International operations through Molotov provide a second growth vector. While Rest of World revenue remains modest at $8.6 million in Q3 2025, management is "very bullish" on the timing question of European expansion. The unified technology platform is "almost ready," with Molotov onboarding onto Fubo's infrastructure. This strategic move positions Fubo to replicate its sports-first model in markets where Disney's international presence could unlock local content partnerships—particularly in France, where Molotov's Ligue 1 carriage agreement provides a template.

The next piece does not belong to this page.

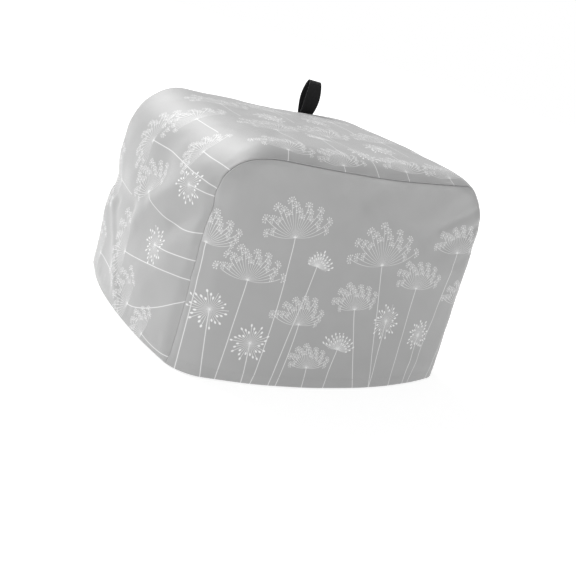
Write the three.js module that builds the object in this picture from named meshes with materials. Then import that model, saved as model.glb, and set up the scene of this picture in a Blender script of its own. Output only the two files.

The technology moat, however, faces erosion. YouTube TV's Google-powered recommendation engine and unlimited DVR storage match or exceed Fubo's capabilities, while Hulu's integration with Disney+ creates a bundling advantage Fubo cannot replicate. Competitors are following Fubo's lead: Comcast and DIRECTV have introduced sports-focused skinny bundles, validating the category but intensifying price competition. Fubo's advantage lies in specialization—its sports-centric UX and AI-driven game alerts—but this niche positioning may cap scale relative to generalist platforms.
Financial Performance: Evidence of Strategic Discipline
Fubo's Q3 2025 results reveal a company at a critical inflection point. Total revenue of $377.2 million declined 2.3% year-over-year, yet operating loss narrowed dramatically to $20.2 million from $58.6 million in Q3 2024. Adjusted EBITDA of $6.9 million marked the second consecutive quarter of profitability, a $34 million year-over-year improvement. Gross margin expanded to 20.8% from 14%, driven by disciplined content spending and subscriber-related expense reductions of $28.2 million. These numbers matter because they demonstrate that management's "profitability over growth" mantra is translating into structural cost improvements, not temporary cuts.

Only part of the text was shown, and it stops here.